Arts de dire, arts de voir dans un monde abîmé
Le théâtre des Amandiers, à Nanterre, accueille du 1er au 5 février 2020 une programmation conçue par Marielle Macé, Frédérique Aït-Touati et Alice Leroy. Imaginé comme un atelier théorique et pratique, mêlant recherches, lectures, moments de création, de projections, d’installations, ce séminaire développé en partenariat avec l’EHESS et l’École des arts politiques (SPEAP, Sciences-Po) entend réfléchir aux nouvelles formes d’attention et de récits que suscite le « moment-anthropocène », entre arts et anthropologie du contemporain.
Programme détaillé
Le samedi 1er février, 15h-18h
[Entrée libre sur inscription]
Marielle Macé, auteure associée à Nanterre-Amandiers, et Ariane Michel investissent plusieurs espaces des Amandiers pour tracer une longue ligne verte et inviter à penser et éprouver nos rapports actuels (liaisons et déliaisons) au vivant végétal.

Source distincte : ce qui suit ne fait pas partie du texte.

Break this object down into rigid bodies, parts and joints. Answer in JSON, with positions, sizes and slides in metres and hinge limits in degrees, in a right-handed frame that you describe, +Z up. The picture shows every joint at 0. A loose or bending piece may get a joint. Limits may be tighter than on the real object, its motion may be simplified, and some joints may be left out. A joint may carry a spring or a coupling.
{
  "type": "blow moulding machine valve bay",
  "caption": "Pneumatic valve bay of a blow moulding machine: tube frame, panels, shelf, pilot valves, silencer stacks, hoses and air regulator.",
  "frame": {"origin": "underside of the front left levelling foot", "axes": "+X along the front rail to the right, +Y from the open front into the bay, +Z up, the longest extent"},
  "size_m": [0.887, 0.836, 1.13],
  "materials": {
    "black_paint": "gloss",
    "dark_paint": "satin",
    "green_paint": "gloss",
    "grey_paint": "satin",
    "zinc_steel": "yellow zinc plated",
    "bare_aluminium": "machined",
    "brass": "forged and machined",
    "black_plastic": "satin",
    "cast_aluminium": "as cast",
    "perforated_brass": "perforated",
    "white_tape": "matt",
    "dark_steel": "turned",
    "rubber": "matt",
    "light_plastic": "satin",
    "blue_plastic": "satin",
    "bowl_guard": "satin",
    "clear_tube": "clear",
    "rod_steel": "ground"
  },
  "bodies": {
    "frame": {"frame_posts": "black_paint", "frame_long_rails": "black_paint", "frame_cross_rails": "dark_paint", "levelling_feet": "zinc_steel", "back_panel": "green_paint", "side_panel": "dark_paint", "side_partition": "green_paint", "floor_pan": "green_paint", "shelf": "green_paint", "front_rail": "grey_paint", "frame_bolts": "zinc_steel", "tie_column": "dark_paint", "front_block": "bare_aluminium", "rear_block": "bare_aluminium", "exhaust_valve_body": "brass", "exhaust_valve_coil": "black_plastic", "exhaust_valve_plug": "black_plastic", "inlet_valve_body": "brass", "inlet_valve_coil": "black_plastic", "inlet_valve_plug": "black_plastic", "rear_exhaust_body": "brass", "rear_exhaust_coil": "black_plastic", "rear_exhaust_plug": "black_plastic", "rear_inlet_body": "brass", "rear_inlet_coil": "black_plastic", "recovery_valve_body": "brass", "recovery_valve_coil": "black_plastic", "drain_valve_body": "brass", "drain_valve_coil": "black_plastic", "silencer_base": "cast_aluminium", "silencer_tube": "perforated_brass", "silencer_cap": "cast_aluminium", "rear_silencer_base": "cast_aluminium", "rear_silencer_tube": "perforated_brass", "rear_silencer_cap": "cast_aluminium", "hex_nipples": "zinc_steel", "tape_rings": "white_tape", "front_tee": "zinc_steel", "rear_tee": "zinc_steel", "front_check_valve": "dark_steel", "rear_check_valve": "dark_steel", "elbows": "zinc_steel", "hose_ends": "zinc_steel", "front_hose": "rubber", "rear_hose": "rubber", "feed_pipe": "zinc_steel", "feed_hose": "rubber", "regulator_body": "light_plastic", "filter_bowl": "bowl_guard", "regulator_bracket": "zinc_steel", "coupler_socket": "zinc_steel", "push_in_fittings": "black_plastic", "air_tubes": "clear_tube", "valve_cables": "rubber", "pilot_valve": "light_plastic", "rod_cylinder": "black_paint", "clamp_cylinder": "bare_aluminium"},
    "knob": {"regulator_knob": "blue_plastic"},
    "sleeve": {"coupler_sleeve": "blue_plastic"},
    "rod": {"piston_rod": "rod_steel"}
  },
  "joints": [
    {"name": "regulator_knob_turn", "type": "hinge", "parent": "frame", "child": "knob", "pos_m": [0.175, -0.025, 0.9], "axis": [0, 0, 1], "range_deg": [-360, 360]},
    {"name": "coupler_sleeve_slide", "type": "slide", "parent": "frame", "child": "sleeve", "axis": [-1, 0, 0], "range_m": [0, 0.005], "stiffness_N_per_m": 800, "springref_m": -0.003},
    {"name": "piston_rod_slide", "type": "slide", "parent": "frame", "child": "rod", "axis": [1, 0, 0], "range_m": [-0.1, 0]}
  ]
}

On entendra des sirènes chlorophyllées, on goûtera du vert toxique (un vert bien trop nourri par les activités humaines sur les côtes bretonnes) ; on réfléchira, en poème, à ce que c’est que voir le vert aujourd’hui — à l’aventure perceptive, politique, que cela constitue ; on plongera de toutes ses oreilles dans une forêt sonore, archaïque mais faite à l’aide de bouts de plastique et d’objets de rebut ; on tentera même un safari dans les images du métro…
Cette après-midi est ouverte à tous, écho amical à la création de Farm Fatale de Philippe Quesne — on entendra d’ailleurs l’un de ses épouvantails pousser sa drôle de chanson, vert tendre.
• 15h, Accueil
• 15h30, Performance, « Tue-les, Laitues ».
• 16h, Conférence-poème, « Being green », Marielle Macé
• 17h, Projection, installation sonore, « La forêt des gestes », Ariane Michel (2016, 24 mn).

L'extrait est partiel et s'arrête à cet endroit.